If you are planning a build, this crisis hits home directly. You can expect:

  • Firms Refusing to Grow: With razor-thin margins and massive hiring costs, contractors prefer to run lean rather than take on new staff.

  • Schedule Creep: Stretched teams mean inevitable delays. You must build a 10–15% “labour float” into your timeline.

  • The End of Fixed Prices: Given volatile material costs and regulatory overheads, builders are ditching fixed-price contracts to avoid going bust mid-project.

  • A Premium on Compliance: Fully certified, safe, and legal teams are becoming a rare commodity, often booked months in advance.

A “Crisis of Shortage,” Not 2008

Despite soaring property prices, experts stress this is not a repeat of the 2008 crash.

  • 2008: Driven by a speculative bubble, reckless lending, and massive oversupply.

  • Today: Driven by a severe structural deficit. We simply aren’t building enough homes to meet demand. Banks are lending conservatively, and price hikes are the result of red tape, labour shortages, and supply chain bottlenecks—not financial gambling.

The Bottom Line: We Need Flexibility

The industry’s message to the government is clear: speed up planning approvals and overhaul the labour market. We need more than just tax relief; we need flexible labour laws.

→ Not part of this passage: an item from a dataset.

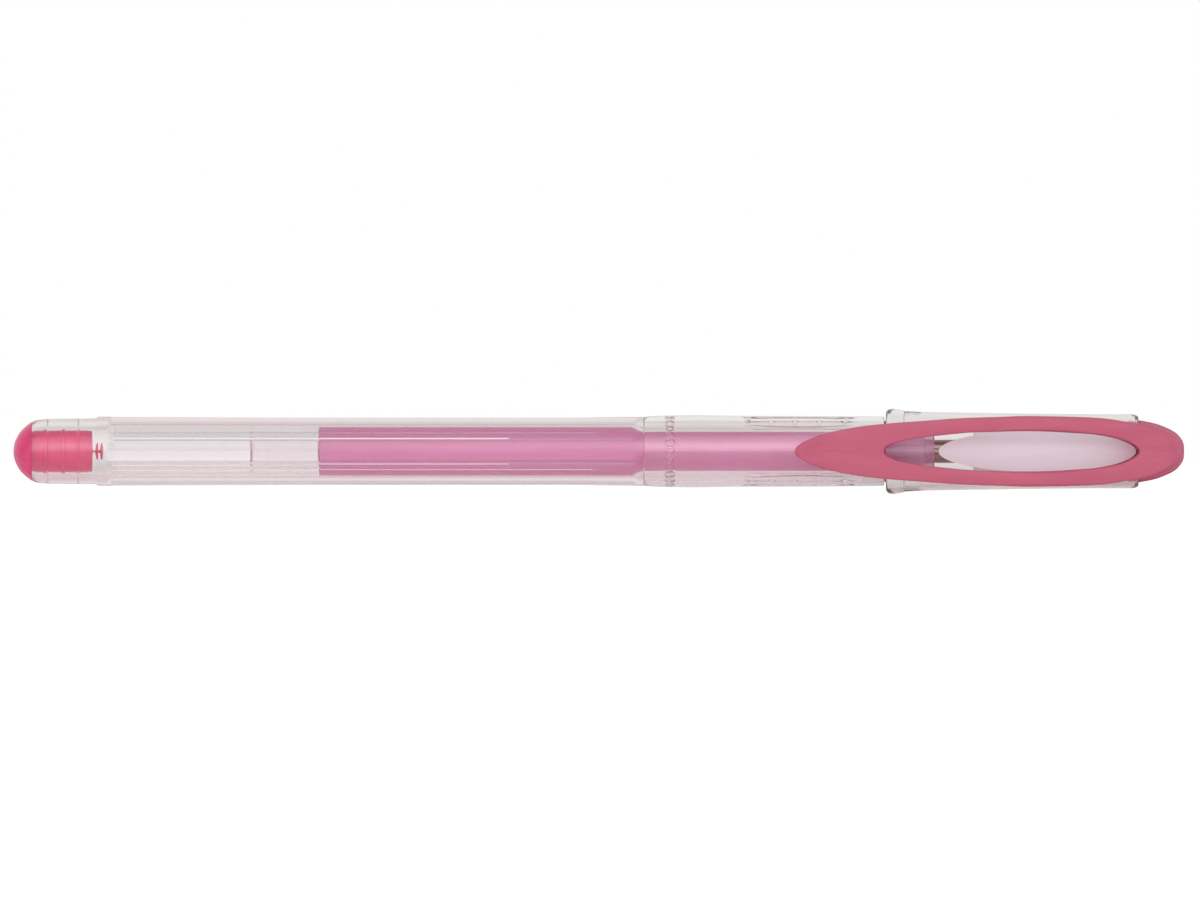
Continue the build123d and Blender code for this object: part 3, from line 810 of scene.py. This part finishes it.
def cap_label():
    """An oval film with pointed ends that lies on the cap, made as two skins and a rim."""
    half_length = (LABEL_TO - LABEL_FROM) / 2
    middle = (LABEL_TO + LABEL_FROM) / 2
    half_width = radius_of("cap_label") - LABEL_POINT
    points, grids = [], []
    for lift in LABEL_LIFTS:
        grid = []
        for i in range(LABEL_ROWS + 1):
            along = -math.cos(math.pi * i / LABEL_ROWS)
            station = middle + half_length * along
            radius = radius_at(CAP_OUTSIDE, station) + lift
            width = half_width * math.sqrt(1 - along**2) + LABEL_POINT
            row = []
            for j in range(LABEL_COLUMNS + 1):
                z = width * (2 * j / LABEL_COLUMNS - 1)
                row.append(len(points))
                points.append((station, -math.sqrt(radius**2 - z**2), z))
            grid.append(row)
        grids.append(grid)
    faces = []
    for grid in grids:
        for a, b in zip(grid, grid[1:]):
            faces += [(a[j], a[j + 1], b[j + 1], b[j]) for j in range(LABEL_COLUMNS)]
    low, high = [
        g[0] + [r[-1] for r in g[1:]] + g[-1][-2::-1] + [r[0] for r in g[-2:0:-1]] for g in grids
    ]
    for k in range(len(low)):
        n = (k + 1) % len(low)
        faces.append((low[k], low[n], high[n], high[k]))
    return make("cap_label", (points, faces), "cap", LABEL_FILM, ["cap_label"])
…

Construction is inherently seasonal and project-based; firms must be able to expand and contract their workforce in line with the work pipeline. When laws are too rigid, they stifle growth and slow down every project. By introducing greater flexibility, the government can help firms deliver projects faster, pay their staff more, and finally begin to bridge the national housing deficit. Without these reforms, the current slowdown will harden into a permanent crisis of affordability and stagnation.